◆ Aim
Copy out, unchanged, every line from the start of the records to the line that contains "return made", and stop there.
-.-.-
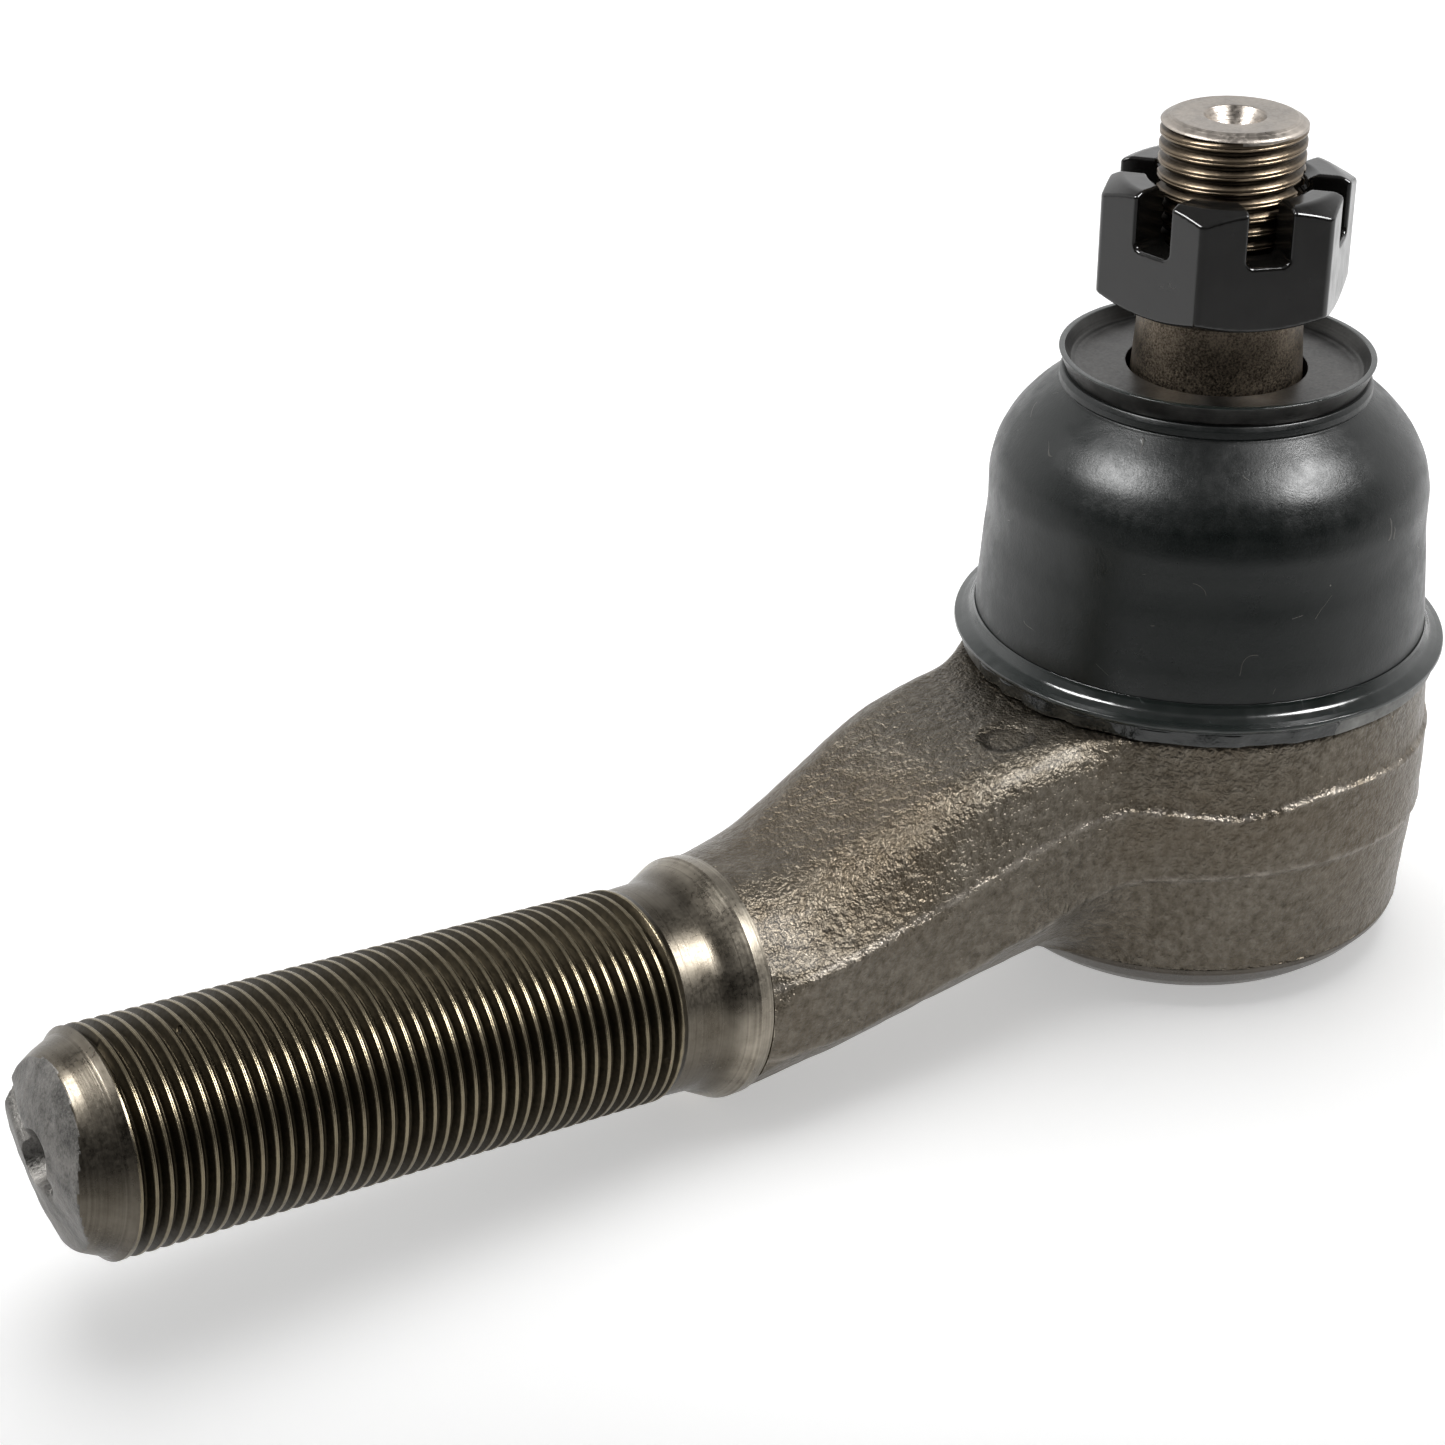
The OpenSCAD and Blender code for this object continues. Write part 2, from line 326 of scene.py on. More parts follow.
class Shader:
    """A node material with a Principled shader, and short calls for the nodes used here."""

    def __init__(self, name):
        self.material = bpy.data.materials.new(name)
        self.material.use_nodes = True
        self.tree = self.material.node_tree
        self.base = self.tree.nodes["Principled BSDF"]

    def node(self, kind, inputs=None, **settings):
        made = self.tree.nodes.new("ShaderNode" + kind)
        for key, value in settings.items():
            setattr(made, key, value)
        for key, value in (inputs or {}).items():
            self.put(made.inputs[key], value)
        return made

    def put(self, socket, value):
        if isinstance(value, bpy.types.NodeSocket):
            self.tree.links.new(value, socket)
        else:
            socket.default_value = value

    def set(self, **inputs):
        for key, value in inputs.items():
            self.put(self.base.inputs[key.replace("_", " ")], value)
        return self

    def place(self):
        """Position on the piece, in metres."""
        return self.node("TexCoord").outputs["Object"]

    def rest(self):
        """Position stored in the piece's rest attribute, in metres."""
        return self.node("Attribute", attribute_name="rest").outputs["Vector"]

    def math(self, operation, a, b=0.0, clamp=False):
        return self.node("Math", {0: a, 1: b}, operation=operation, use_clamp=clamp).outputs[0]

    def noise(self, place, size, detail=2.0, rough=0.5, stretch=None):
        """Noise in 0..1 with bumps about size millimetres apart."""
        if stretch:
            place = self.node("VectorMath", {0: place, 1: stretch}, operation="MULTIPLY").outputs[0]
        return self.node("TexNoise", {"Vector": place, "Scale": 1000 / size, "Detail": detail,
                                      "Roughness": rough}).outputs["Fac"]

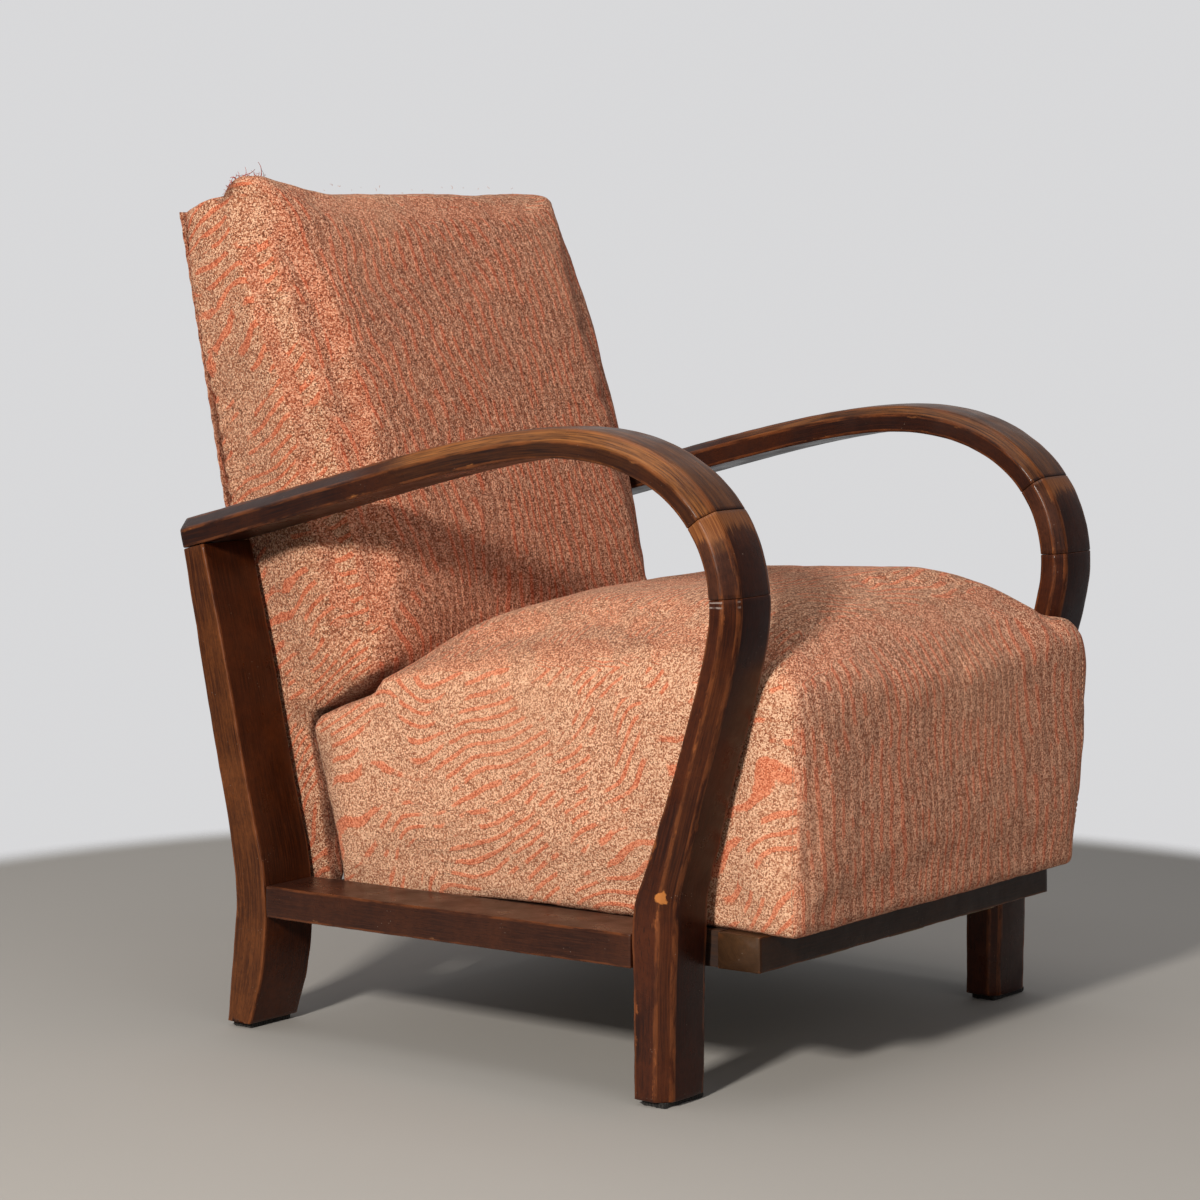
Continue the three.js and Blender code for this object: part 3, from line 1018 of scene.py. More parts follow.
-.-.-
◆ The result
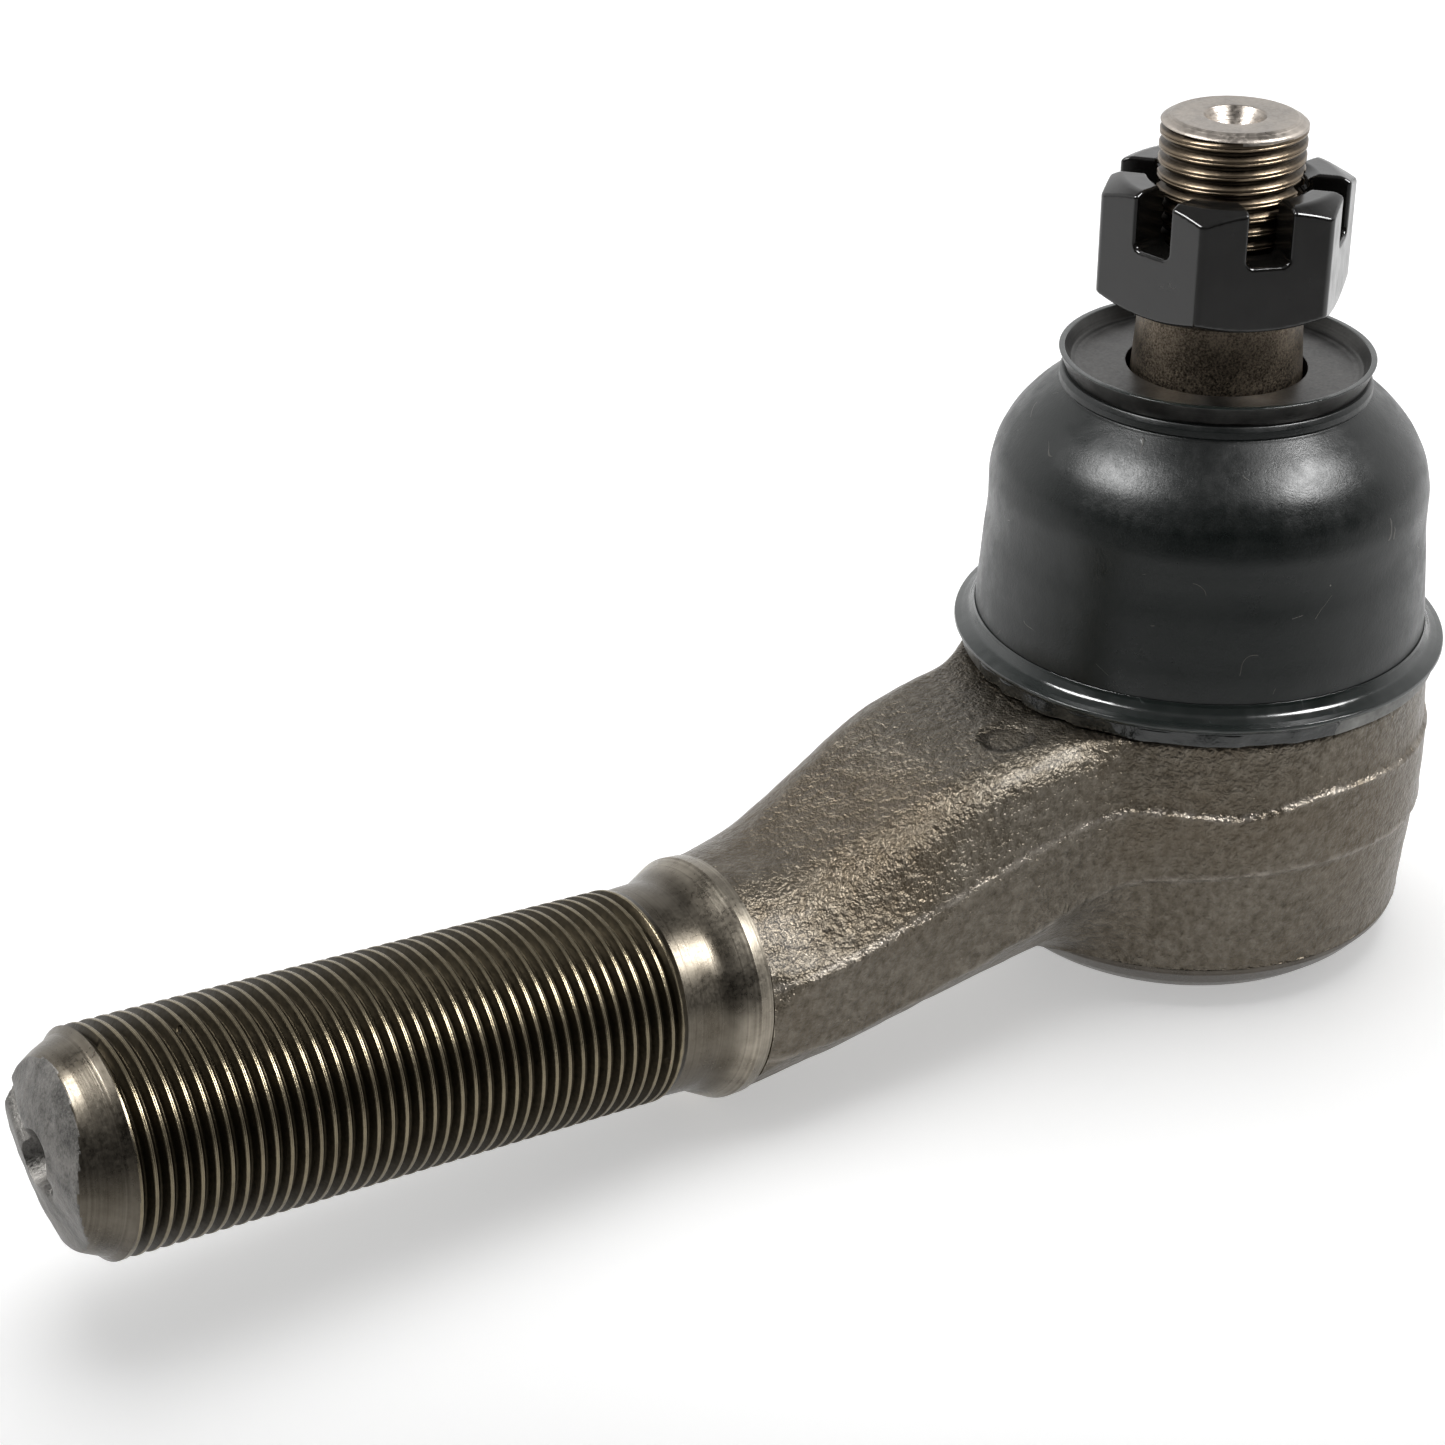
The OpenSCAD and Blender code for this object continues. Write part 2, from line 326 of scene.py on. More parts follow.
class Shader:
    """A node material with a Principled shader, and short calls for the nodes used here."""

    def __init__(self, name):
        self.material = bpy.data.materials.new(name)
        self.material.use_nodes = True
        self.tree = self.material.node_tree
        self.base = self.tree.nodes["Principled BSDF"]

    def node(self, kind, inputs=None, **settings):
        made = self.tree.nodes.new("ShaderNode" + kind)
        for key, value in settings.items():
            setattr(made, key, value)
        for key, value in (inputs or {}).items():
            self.put(made.inputs[key], value)
        return made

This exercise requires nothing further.